Judge not lest ye be judged.

Similar pointers can be found in the words of Robert Adams, Ramana Maharshi, David Carse, etc.

So why is judging considered a mistake?

Like most, I assumed it had to do with a moral teaching or some kind of karmic algorithm. If I judge you, then God (or whatever) will judge me.  But you see, that is the mind’s interpretation, which is precisely why so many religious types routinely make such a mess of scripture and mystical teachings.

Your mind is always going to make a mess of things because it is such a terribly limited vessel. It is an invention OF the Truth, of the infinite, and a finite instrument cannot know the infinite.

If we seek earnestly enough and long enough, ideally a ‘grace’ enables a bit of light to peek through. Which is why, at long last, the admonition against judging is at last understood as a caution that to be ‘attached to preferences’ or to judge is to reinforce the notion of a ‘me’ separate and apart from the world around me.

In other words, the problem arises not in the judgment itself or in the object being judged, but in the implication that there is something doing the judging in the first place. Or as Randall Friend so eloquently puts it, the moment something is judged (labeled), the universe and the thing doing the judging (you) are created. If there is a table, for example, there must also be a tree that was the source of its wood, a carpenter to assemble that wood, an earth to call home, a universe within which that earth exists, and on and on. Literally, everything is created the moment one thing is created.

Sounds very woo-woo and a bit meaningless, right? Actually, it points to the most profound of Truths, the one you and I overlook countless times every moment of every day. It gets to the very essence of who or what we are – that thing that wants to find peace, meaning, happiness, God, etc.

Let’s take the tree out of which the table was constructed. Humans, being the labeling machines that they are, have drilled down to the point at which our tree is known as a Big Leaf maple (Acer macrophyllum), just one of 128 species of maple trees. Here’s a photo of our tree, big leaves indeed.

Now what happens when we start stripping away the labels/judgments we make about that tree? Let’s start by eliminating ‘big leaf’ and then ‘maple’ and then ‘tree.’ After all, these are just labels, words whose meanings are inextricably linked to that which they describe.

But what is that? Well, while we’ve removed all the formal labels, we’re still judging it as a ‘thing’ native to the ‘Pacific Northwest’ of the ‘United States’ on a planet called ‘Earth’ in the ‘Milky Way’ galaxy which itself is a part of the ‘universe.’ So we need to erase all those labels too, since they’re equally meaningless outside of the mind that created them.

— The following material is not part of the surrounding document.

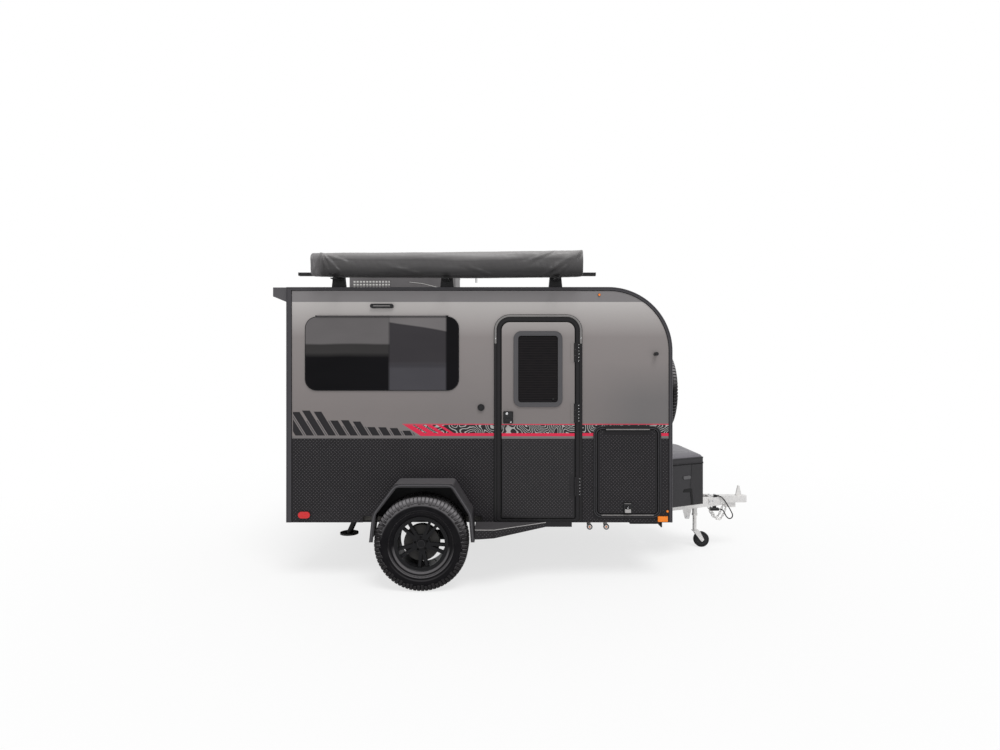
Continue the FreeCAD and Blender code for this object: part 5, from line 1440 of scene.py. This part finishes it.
# Each fold runs from one point of the bag's face to another, as (x, z, x, z, width, depth)
BAG_FOLDS = (
    (-1.655, 2.598, -1.722, 2.430, 0.012, 0.0070), (-1.655, 2.598, -1.655, 2.430, 0.011, 0.0060),
    (-1.650, 2.598, -1.590, 2.440, 0.012, 0.0065), (-1.640, 2.598, -1.520, 2.470, 0.013, 0.0060),
    (-1.620, 2.598, -1.440, 2.530, 0.014, 0.0045), (-1.730, 2.560, -1.690, 2.440, 0.010, 0.0050),
    (0.372, 2.616, 0.085, 2.428, 0.017, 0.0095), (0.372, 2.616, 0.190, 2.428, 0.013, 0.0060),
    (0.150, 2.616, -0.060, 2.520, 0.015, 0.0060), (0.340, 2.600, 0.300, 2.430, 0.010, 0.0040),
    (-0.900, 2.430, -1.180, 2.500, 0.016, 0.0030), (-0.350, 2.425, -0.560, 2.500, 0.016, 0.0030))
FOLD_GAIN = 2.3
BAG_ROWS = 400
BAG_AROUND = 96
BAG_SQUARE_Y = 0.66
BAG_SQUARE_Z = 0.60


def fold_at(x, z):
    """How far the folds of the bag push its face in or out at a place."""
    total = 0.0
    for x0, z0, x1, z1, width, depth in BAG_FOLDS:
        length = math.hypot(x1 - x0, z1 - z0)
        ahead = ((x1 - x0) / length, (z1 - z0) / length)
        along = (x - x0) * ahead[0] + (z - z0) * ahead[1]
        offset = ((x - x0) * ahead[1] - (z - z0) * ahead[0]) / width
        if abs(offset) > 4 or along < -0.03 or along > length + 0.05:
            continue
        fade = min(1.0, max(0.0, (along + 0.03) / 0.03)) * max(0.0, 1 - along / (length + 0.05)) ** 0.5
        total += FOLD_GAIN * depth * fade * (1.2 * offset + 0.5) * math.exp(-offset * offset)
    return total


def bag_ring(low, high, share):
    """One ring round the bag, at a share of its length from the rear."""
    x = low.x + share * (high.x - low.x)
    end = min(share, 1 - share) * (high.x - low.x)
    close = 0.94 + 0.06 * math.sqrt(max(0.0, 1 - max(0.0, 1 - end / 0.014) ** 2))
    top = high.z + 0.013 - 0.022 * (1 - share) ** 0.8
    bottom = low.z + 0.003 + 0.014 * (1 - math.sin(math.pi * share) ** 0.4)
    middle, half_z = (top + bottom) / 2, (top - bottom) / 2
    centre, half_y = (low + high) / 2, (high.y - low.y) / 2
    near_end = math.exp(-end / 0.20)
    ring = []
    for column in range(BAG_AROUND):
        turn = math.tau * column / BAG_AROUND
        y = math.copysign(abs(math.cos(turn)) ** BAG_SQUARE_Y, math.cos(turn))
        z = math.copysign(abs(math.sin(turn)) ** BAG_SQUARE_Z, math.sin(turn))
        place = Vector((x * 2.0, y * 0.9, z * 1.1))
        swell = noise.noise(place * 1.4) * 0.0060 + noise.noise(place * Vector((3.0, 4.0, 4.0))) * 0.0030
        ripple = 0.0010 * math.sin(110 * x + 3.5 * z + 6 * noise.noise(Vector((x * 3, 0.0, z))))
        out = -0.007 + swell + ripple * (0.3 + 0.7 * near_end)
        reach_y = (half_y - 0.004 + out) * close
        reach_z = (half_z - 0.003 + out * 0.5) * close
        spot = Vector((x, centre.y + y * reach_y, middle + z * reach_z))
        if y < 0:
            spot.y -= fold_at(x, spot.z) * min(1.0, -y * 1.6)
        spot.y = max(spot.y, low.y - 0.002)
        ring.append(spot)
    return ring


def bag_end(ring, sign):
    """Rings that close one end of the bag, from its last ring toward its middle."""
    middle = sum(ring, Vector()) / len(ring)
    rings = []
    for step in (0.72, 0.42, 0.15):
        inner = [middle + (point - middle) * step for point in ring]
        for spot in inner:
            spot.x += sign * 0.004 * math.sin(30 * (spot.z + spot.y)) * step
        rings.append(inner)
    return rings


def bag_mesh():
    """The soft bag, with its sag and the folds at its ends."""
    low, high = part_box("awning_bag")
    rings = [bag_ring(low, high, row / BAG_ROWS) for row in range(BAG_ROWS + 1)]
    shape = Shape()
    shape.loft(bag_end(rings[0], -1)[::-1] + rings + bag_end(rings[-1], 1))
    bag = shape.piece("soft_awning_bag", "vinyl", "bag_vinyl", smooth=70)
    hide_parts("awning_bag")


TAB_STATIONS = (-0.4575, -0.4480)
TAB_HALF = 0.0022


def bag_details():
    """The two thin tabs that hang from the bag."""
    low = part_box("awning_bag")[0]
    tabs = Shape()
    for x in TAB_STATIONS:
        tabs.block((x - TAB_HALF, low.y + 0.032, low.z - 0.034), (x + TAB_HALF, low.y + 0.034, low.z + 0.010))
    tabs.piece("bag_tabs", "plastic", "black_plastic", smooth=None)


for side in SIGN:
    for detail in (tread_on_skin, tread_on_luggage_door, edge_beads, luggage_frame_details,
                   luggage_latch_details, window_details, fender_bead, fender_liner, step_details,
                   side_graphic):
        detail(side)
    tyre(side, "tyre_" + side, "wheel_" + side)
    wheel_trim(side, "wheel_" + side)
tyre("spare", "spare_tyre", "trailer")
wheel_trim("spare", "trailer")
for detail in (tread_on_entry_door, tread_on_ends, entry_frame_beads, entry_frame_fittings,
               entry_door_details, lamp_details, storage_box_details, tongue_details, cooler_details,
               drain_details, rear_details, bag_mesh, bag_details):
    detail()


# Stage

AMBIENT = 0.60
SUN = 1.9
SUN_SPREAD = 28
SUN_TILT = 32
SUN_TURN = 18
FLOOR_REACH = 60.0
FADE_FROM = 2.0
FADE_TO = 7.0
FADE_LEAST = 0.72


def make_floor():
    """A plain pale floor that fades to white away from the part."""
    mesh = bpy.data.meshes.new("floor")
    corners = [(x * FLOOR_REACH, y * FLOOR_REACH, 0) for x, y in ((-1, -1), (1, -1), (1, 1), (-1, 1))]
    mesh.from_pydata(corners, [], [(0, 1, 2, 3)])
    plane = placed("floor", mesh)
    surface = Surface("floor", (0.86, 0.86, 0.86), 0.9, gloss=0.0)
    distance = surface.node("VectorMath", surface.place)
    distance.operation = "LENGTH"
    far = surface.span(distance.outputs["Value"], FADE_FROM, FADE_TO, FADE_LEAST, 1.0)
    share = surface.times(far, surface.node("LightPath").outputs["Is Camera Ray"])
    mix = surface.node("MixShader", share, surface.shader.outputs[0], surface.node("Emission").outputs[0])
    put(surface.tree, surface.tree.nodes["Material Output"].inputs["Surface"], mix.outputs[0])
    mesh.materials.append(surface.material)


def make_world():
    """A soft surround that shows white to the camera and to gloss."""
    world = bpy.data.worlds.new("surround")
    bpy.context.scene.world = world
    world.use_nodes = True
    tree = world.node_tree
    white = (1, 1, 1, 1)
    ambient = tree.nodes["Background"]
    put(tree, ambient.inputs["Color"], white)
    put(tree, ambient.inputs["Strength"], AMBIENT)
    paths = new_node(tree, "LightPath").outputs
    share = paths["Is Camera Ray"]
    for name in ("Is Glossy Ray", "Is Transmission Ray"):
        either = new_node(tree, "Math", share, paths[name])
        either.operation = "MAXIMUM"
        share = either.outputs[0]
    bright = new_node(tree, "Background", white)
    mix = new_node(tree, "MixShader", share, ambient.outputs[0], bright.outputs[0])
    put(tree, tree.nodes["World Output"].inputs["Surface"], mix.outputs[0])


def make_sun():
    """One soft light from above, ahead and to the right."""
    sun = placed("sun", bpy.data.lights.new("sun", "SUN"))
    sun.data.energy = SUN
    sun.data.angle = math.radians(SUN_SPREAD)
    sun.rotation_euler = (math.radians(SUN_TILT), 0, math.radians(SUN_TURN))


make_floor()
make_world()
make_sun()

scene = bpy.context.scene
scene.view_settings.view_transform = "Standard"
scene.render.resolution_x = 1000
scene.render.resolution_y = 750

If you’re inclined, you can go in the other direction too, drilling down into the tree’s cellular structure, then its molecular makeup and on down, down, down into the atoms and the quanta and the energetic probabilities. Curious, isn’t it, that the deeper science looks into the nature of things, the more inconclusive their search (or, perhaps, the more conclusive their inability to find anything)?

Ok, now that we’ve stripped away all the labels, all the judgments, all the mind-made definitions and meanings from the image above, what is is left?

Really study that image and ask yourself what ‘it’ is.

You can’t, of course. It’s no-thing, nothing. Yet clearly, something is there. (You can have an equally fun and futile time attempting to determine where the tree ends and the rest of existence begins – or in other words, where and when and what makes the tree separate and apart from everything else.)

This is why the spiritual seeker is told not to judge. Not because you’re going to burn in hell or because karma is going to get you. It’s because with every judgment or label you create the universe and, even more important, a you doing the judging/labeling. (Brings to mind another phrase from the Bible, In the beginning was the word. What exists without a label attached to it?)

The mystical teachers are fairly consistent in urging you to leave the world alone and instead practice some version of the exercise we just did with the tree, but on yourself.

Meaning, who or what are you when you remove all the labels?